Bagging ensemble method builds multiple models (generally of the same type) from different samples(with replacement) of the training dataset. Then the predictions from all the sub-models are averaged across.
Extra Trees are another modification of bagging where random trees are constructed from the training set. The model is constructed using ExtraTreesClassifier class.
This recipe includes the following topics:
- Load classification problem dataset (Pima Indians) from github
- Split columns into the usual feature columns(X) and target column(Y)
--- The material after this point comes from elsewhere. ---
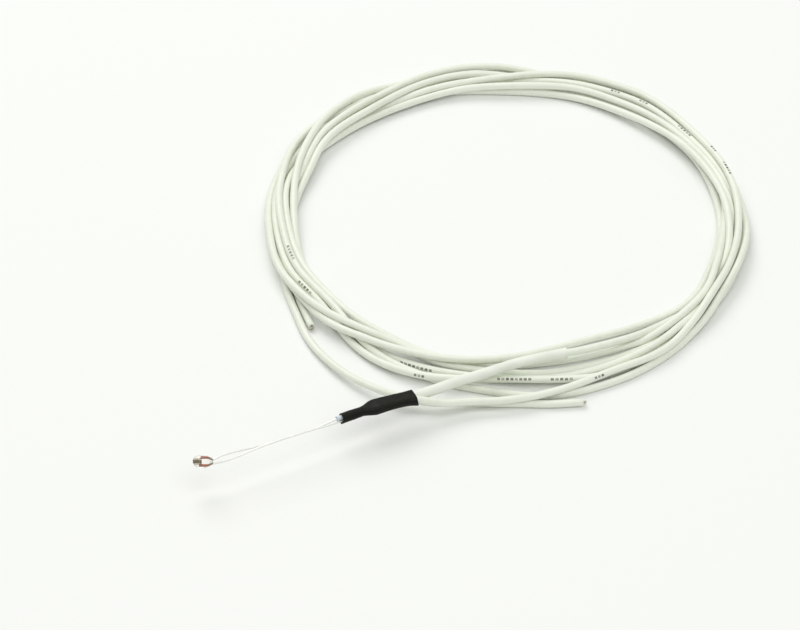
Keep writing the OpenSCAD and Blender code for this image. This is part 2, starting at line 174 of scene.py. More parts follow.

- Split data using KFold() with k-fold count: 10, seed:7
- Instantiate the bagging ensemble method: ExtraTreesClassifier with num_trees:100, and max_features:7
- Call cross_val_score() to run cross validation
- Calculate mean estimated accuracy from scores returned by cross_val_score()
# import modules
import pandas as pd
from sklearn.model_selection import KFold
from sklearn.model_selection import cross_val_score
from sklearn.ensemble import ExtraTreesClassifier
# read data file from github
# dataframe: pimaDf
gitFileURL = 'https://raw.githubusercontent.com/andrewgurung/data-repository/master/pima-indians-diabetes.data.csv'
cols = ['preg', 'plas', 'pres', 'skin', 'test', 'mass', 'pedi', 'age', 'class']
pimaDf = pd.read_csv(gitFileURL, names = cols)
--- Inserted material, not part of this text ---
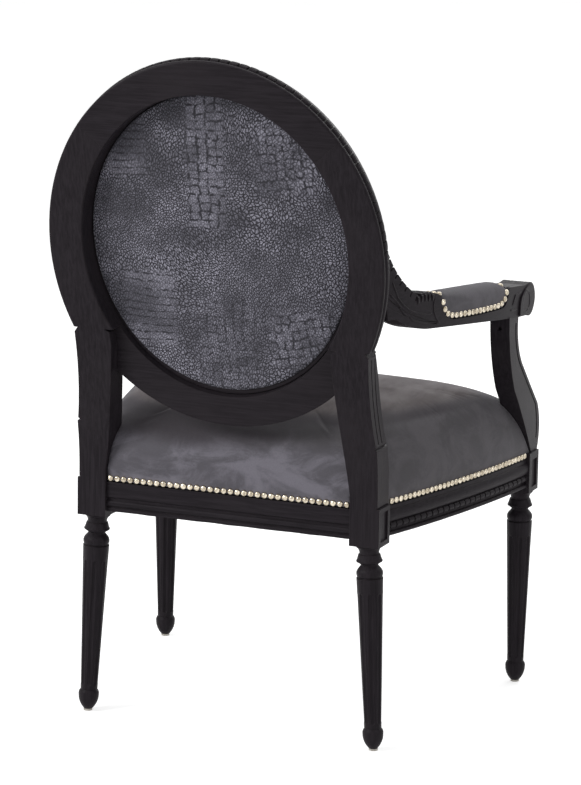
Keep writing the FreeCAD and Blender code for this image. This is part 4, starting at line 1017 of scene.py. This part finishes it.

# convert into numpy array for scikit-learn
pimaArr = pimaDf.values
# Let's split columns into the usual feature columns(X) and target column(Y)
# Y represents the target 'class' column whose value is either '0' or '1'
X = pimaArr[:, 0:8]
Y = pimaArr[:, 8]
# set k-fold count
folds = 10
# set seed to reproduce the same random data each time
seed = 7
# split data using KFold
kfold = KFold(n_splits=folds, random_state=seed)
# set total number of trees
num_trees = 100
# set random selection of features
max_features = 7
# instantiate the bagging ensemble method: ExtraTreesClassifier
model = ExtraTreesClassifier(n_estimators=num_trees, max_features=max_features)
# call cross_val_score() to run cross validation
resultArr = cross_val_score(model, X, Y, cv=kfold)
# calculate mean of scores for all folds
meanAccuracy = resultArr.mean()
# display mean estimated accuracy
print("Mean estimated accuracy: %.5f" % meanAccuracy)
Mean estimated accuracy: 0.76676